Refugee Roulette Revisited: Judicial Preference Variation and Aggregation on the Swiss Federal Administrative Court 2007-2012
25 Pages Posted: 11 Jul 2015 Last revised: 2 Nov 2016
Date Written: February 8, 2016
Abstract
Recent studies of asylum adjudication in several Western countries have found size- able disparities between individual adjudicators. We contribute to this literature by exploiting a natural experiment from Switzerland, where all asylum appeals are handled by the Federal Administrative Court. Several features of the Swiss asylum appeal process conspire to offer an unusual opportunity to examine judges’ revealed preferences and how they correlate with their party affiliation.

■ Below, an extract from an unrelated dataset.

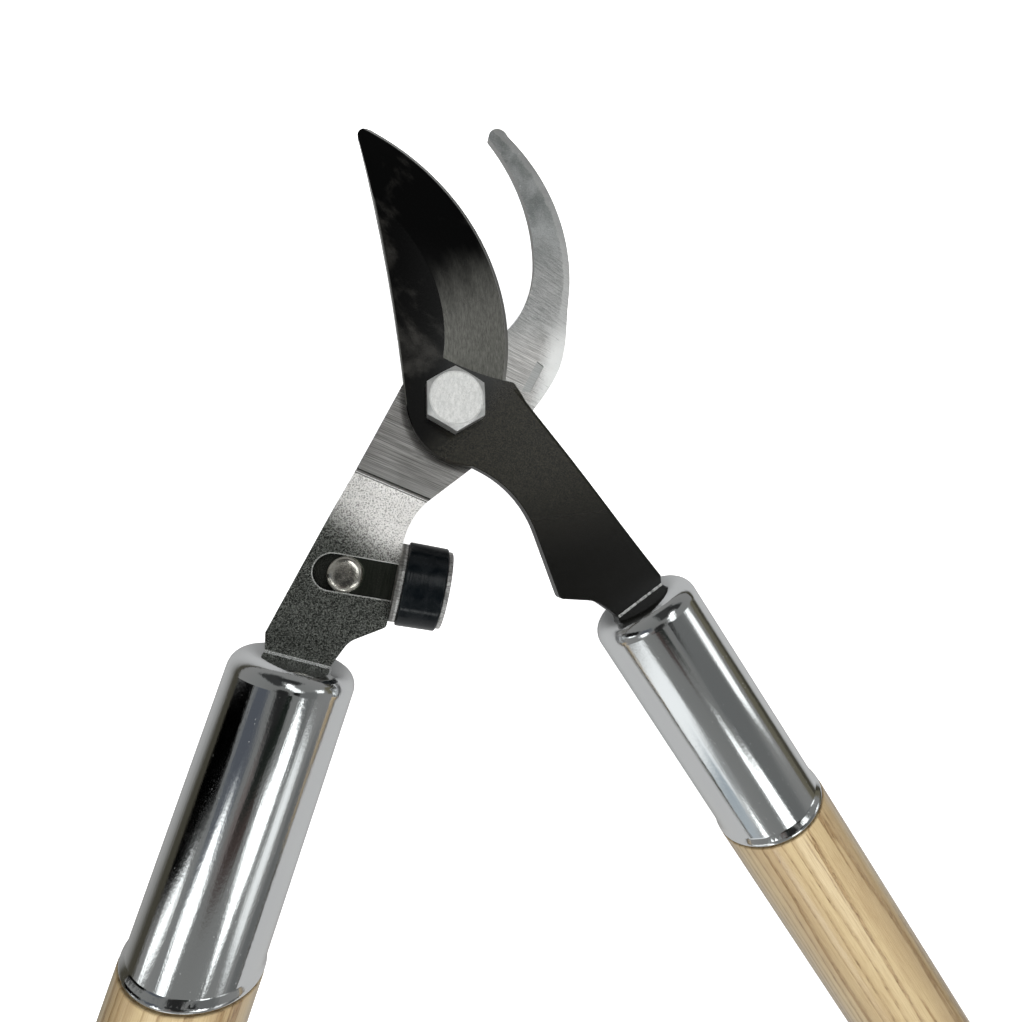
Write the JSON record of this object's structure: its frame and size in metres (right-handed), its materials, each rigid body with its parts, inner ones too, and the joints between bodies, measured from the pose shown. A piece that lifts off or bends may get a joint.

First, the asylum cases have a common, uni-dimensional structure, as all decisions typically involve the appeal of an initial asylum decision. Second, the cases are assigned at random (conditional on language) to panels of judges, each of whom has a known party affiliation. As a result, we can test which of several decision- and game- theoretic theories of group decision-making seem to best fit the panel decisions as well as inferring the judges’ individual preferences. We show that inconsistencies in decision-making due to panel composition were substantially reduced between 2007 and 2012, primarily because judges affiliated with the most liberal party converged towards the rest of the court.